The task:
Check every line of the entries for "script", and copy the lines that hold it.

Dataset content:
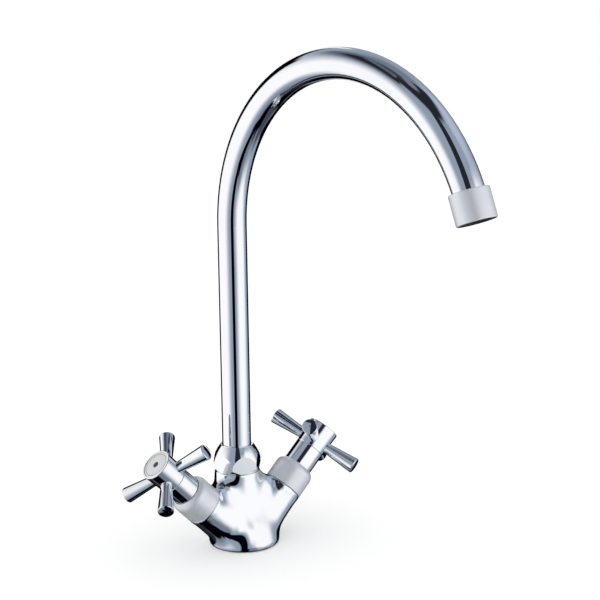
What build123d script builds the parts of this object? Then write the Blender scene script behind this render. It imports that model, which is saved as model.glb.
---
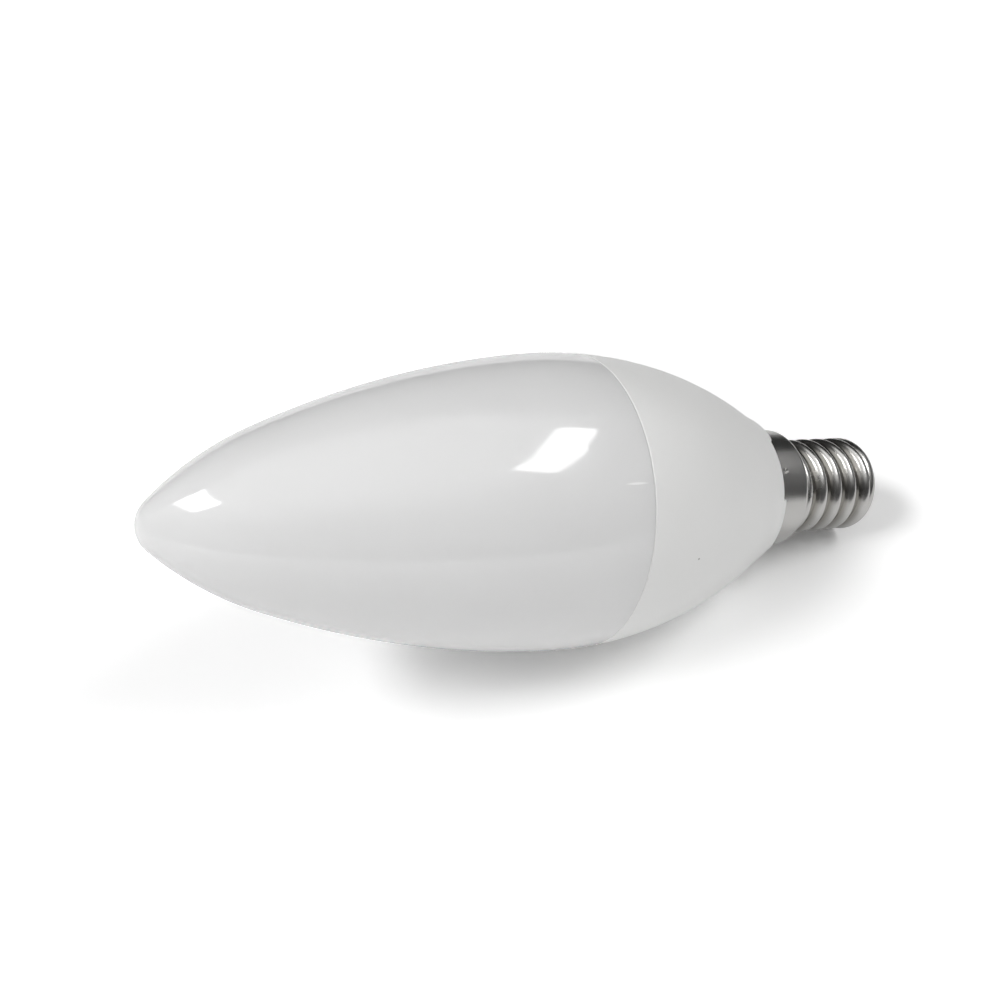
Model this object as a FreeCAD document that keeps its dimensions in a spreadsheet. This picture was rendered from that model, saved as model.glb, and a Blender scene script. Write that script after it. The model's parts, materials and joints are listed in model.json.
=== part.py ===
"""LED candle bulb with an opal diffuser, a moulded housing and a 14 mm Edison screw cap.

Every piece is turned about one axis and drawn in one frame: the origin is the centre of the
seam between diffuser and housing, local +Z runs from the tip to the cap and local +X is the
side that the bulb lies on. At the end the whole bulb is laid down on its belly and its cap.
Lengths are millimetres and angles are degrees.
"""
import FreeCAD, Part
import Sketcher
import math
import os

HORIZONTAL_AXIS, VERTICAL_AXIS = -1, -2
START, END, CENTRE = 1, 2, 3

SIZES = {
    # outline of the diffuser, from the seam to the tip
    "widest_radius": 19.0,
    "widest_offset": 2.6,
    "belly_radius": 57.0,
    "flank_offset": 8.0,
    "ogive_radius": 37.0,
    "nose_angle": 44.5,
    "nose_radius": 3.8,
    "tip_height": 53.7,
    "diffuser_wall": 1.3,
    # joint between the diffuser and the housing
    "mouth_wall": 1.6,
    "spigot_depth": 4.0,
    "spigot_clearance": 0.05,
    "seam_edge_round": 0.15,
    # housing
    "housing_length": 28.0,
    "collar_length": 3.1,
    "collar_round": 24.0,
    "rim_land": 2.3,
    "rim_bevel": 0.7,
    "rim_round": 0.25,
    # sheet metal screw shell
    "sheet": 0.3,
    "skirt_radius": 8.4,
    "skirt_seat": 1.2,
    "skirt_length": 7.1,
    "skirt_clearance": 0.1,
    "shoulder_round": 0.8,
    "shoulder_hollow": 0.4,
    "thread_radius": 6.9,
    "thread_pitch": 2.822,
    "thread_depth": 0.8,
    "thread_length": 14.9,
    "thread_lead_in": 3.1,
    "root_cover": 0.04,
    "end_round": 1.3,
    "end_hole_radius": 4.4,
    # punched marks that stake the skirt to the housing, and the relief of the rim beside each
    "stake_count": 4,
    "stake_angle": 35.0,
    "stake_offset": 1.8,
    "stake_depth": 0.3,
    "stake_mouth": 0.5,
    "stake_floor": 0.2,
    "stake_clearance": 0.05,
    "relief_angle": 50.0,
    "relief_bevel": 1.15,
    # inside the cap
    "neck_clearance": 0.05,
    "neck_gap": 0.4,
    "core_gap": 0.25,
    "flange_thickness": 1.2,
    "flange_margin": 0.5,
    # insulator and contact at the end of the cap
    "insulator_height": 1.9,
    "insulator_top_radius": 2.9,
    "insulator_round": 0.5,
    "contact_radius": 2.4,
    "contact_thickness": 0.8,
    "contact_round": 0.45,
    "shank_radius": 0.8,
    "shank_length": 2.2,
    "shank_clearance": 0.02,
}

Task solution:
What build123d script builds the parts of this object? Then write the Blender scene script behind this render. It imports that model, which is saved as model.glb.
Model this object as a FreeCAD document that keeps its dimensions in a spreadsheet. This picture was rendered from that model, saved as model.glb, and a Blender scene script. Write that script after it. The model's parts, materials and joints are listed in model.json.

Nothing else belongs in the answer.